A CSR is the first step in getting an SSL certificate. It contains your public key and identifying information (domain name, organisation, location) signed with your private key. You send the CSR to a Certificate Authority (CA), they verify your identity and domain ownership, and they issue a certificate in return.

The format is PEM-encoded by default — Base64 text between `-----BEGIN CERTIFICATE REQUEST-----` and `-----END CERTIFICATE REQUEST-----` markers. The private key used to sign the CSR stays on your server. Only the public key travels in the CSR. This is cryptographically important: the CA never sees your private key.

Generating a CSR: `openssl req -new -newkey rsa:2048 -nodes -keyout server.key -out server.csr` creates both a private key and CSR in one command. Modern hosting providers (AWS, Cloudflare, Let's Encrypt with certbot) often handle CSR generation automatically, but understanding the process matters when debugging certificate issues.

Technical details
Full Name
Certificate Signing Request
MIME Type
application/pkcs10
Developer
IETF (PKCS#10 standard)
Magic Bytes
N/A
Safety
.csr is a known, safe format. Contains your public key and domain information — safe to share with Certificate Authorities.

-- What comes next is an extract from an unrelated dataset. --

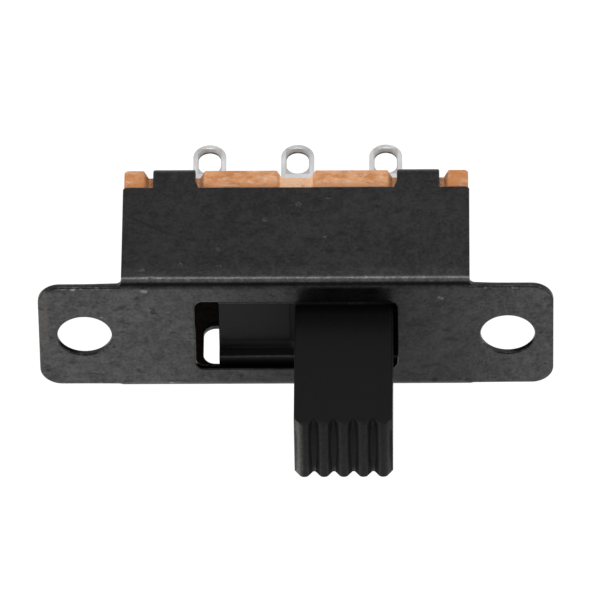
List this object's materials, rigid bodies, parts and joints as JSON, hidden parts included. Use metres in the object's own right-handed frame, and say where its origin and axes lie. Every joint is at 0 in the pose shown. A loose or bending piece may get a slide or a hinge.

Does not contain private keys.
What opens it
openssl (CLI)
FREE Windows / Mac / Linux
KeyStore Explorer
FREE Windows / Mac / Linux
Any text editor
FREE Windows / Mac / Linux
FAQ
What information does a CSR contain?
Your public key, common name (domain name), organisation, locality, state, country, and optionally email and SANs (Subject Alternative Names for additional domains). The private key is NOT included.
How do I verify a CSR?
`openssl req -in server.csr -text -noout` displays the CSR contents. Verify the Common Name (CN) matches your domain and the key size meets your CA's requirements (2048-bit minimum).